Table of Contents
Wildfires have become an increasingly devastating natural disaster worldwide. Understanding the weather conditions that contribute to wildfires is crucial for prevention and management. High-resolution weather models have emerged as powerful tools in studying these complex phenomena, providing detailed insights into the atmospheric factors that influence wildfire behavior.
What Are High-Resolution Weather Models?
High-resolution weather models are advanced computational tools that simulate atmospheric conditions with fine spatial and temporal detail. Unlike traditional models, which may have grid sizes of several kilometers, high-resolution models can operate at resolutions of less than one kilometer. This allows for a more precise representation of local weather patterns, terrain influences, and microclimates that are critical in wildfire studies.
Why Are They Important for Wildfire Research?
Wildfires are heavily influenced by weather factors such as wind speed, humidity, temperature, and atmospheric stability. High-resolution models can accurately predict these variables at a localized level, helping researchers understand how specific weather conditions can ignite and spread fires. This detailed information is vital for developing early warning systems and effective firefighting strategies.
Key Weather Conditions Studied with High-Resolution Models
- Wind Patterns: Small-scale wind variations can significantly affect fire spread. High-resolution models capture these subtle changes.
- Humidity Levels: Localized dry conditions increase fire risk. Precise humidity data helps identify vulnerable areas.
- Temperature Fluctuations: Temperature influences fuel moisture and ignition likelihood.
- Atmospheric Stability: Stability impacts the vertical movement of air, affecting fire behavior and smoke dispersion.

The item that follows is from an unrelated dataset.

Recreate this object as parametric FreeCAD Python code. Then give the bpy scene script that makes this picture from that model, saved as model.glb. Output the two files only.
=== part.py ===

Applications and Future Directions
Using high-resolution models, scientists can simulate wildfire scenarios under various weather conditions, improving preparedness and response. Advances in computational power and data assimilation techniques continue to enhance model accuracy. Future research aims to integrate these models with real-time data, providing dynamic forecasts that can assist firefighters and policymakers in making informed decisions during wildfire events.